Conveniently, Rafael also owned the seafood distributor that would buy the mislabeled fish and falsify a second set of reports, paying a lowball price for “haddock” that was then labeled correctly and sold at its much higher market price to a New York broker, who paid Rafael with duffel bags full of cash. Much of that money, the seafood magnate said, was smuggled to Portugal — at one point with the help of a sheriff’s deputy who was later convicted of his role in the scheme.

“You could be the IRS in here,” Rafael mused at one point, unaware that the conversation was being recorded. But he reasoned the agency wouldn’t have Russians working undercover. “That would be some bad luck!”

In fact, the agents were there as part of a joint operation between the IRS and NOAA, and in February 2016, Rafael was arrested during a raid at his New Bedford warehouse. He pleaded guilty in March 2017 to falsifying fish quotas, tax evasion, and conspiracy, saying that he wanted “to get this over with,” and was sentenced to 46 months in prison.

“I did it because I wanted to make sure my people kept getting a paycheck,” he wrote in a statement that was read out loud by his attorney at the sentencing hearing. “The waterfront is a hard world we work in.”

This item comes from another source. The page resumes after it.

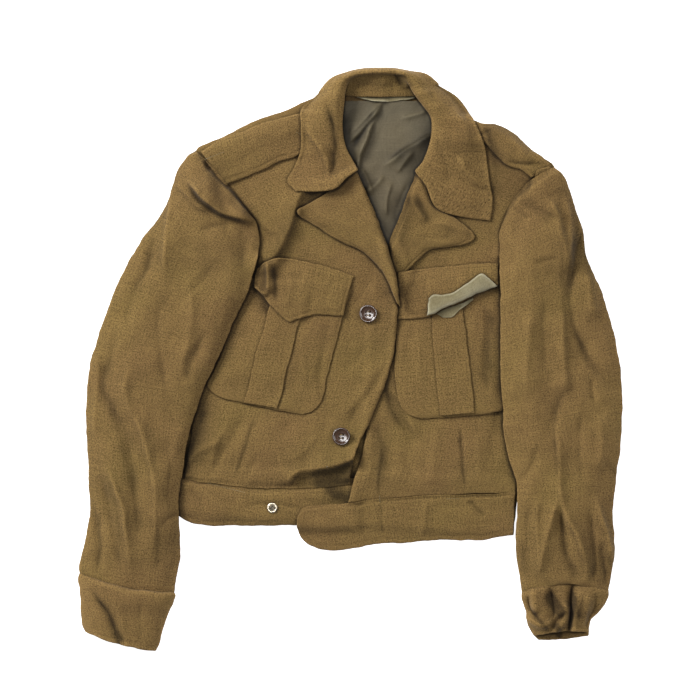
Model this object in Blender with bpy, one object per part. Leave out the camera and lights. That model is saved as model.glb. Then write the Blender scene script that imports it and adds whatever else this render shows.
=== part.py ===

Once behind bars, Rafael still faced a lawsuit from NOAA. The pending litigation meant that his boats were grounded and their crews went without work, which had a devastating ripple effect on New Bedford’s economy. Under the terms of Monday’s settlement, Rafael will be allowed to sell those boats and keep the proceeds. The resolution, New Bedford Mayor Jon Mitchell told The Washington Post in a statement, “enables the Port of New Bedford to turn the page on the Carlos Rafael saga.”

Rafael is slated to get out of prison in 2021 and plans to spend more time with his children and grandchildren. He’ll split his time between New Bedford and Corvo, his native island on the Azores, where he can “enjoy the benefits of his hard work without having to fight the government for another five or 10 years,” Markey, his attorney said.

“But it’s difficult,” he added, “when you give up a big part of who you are.”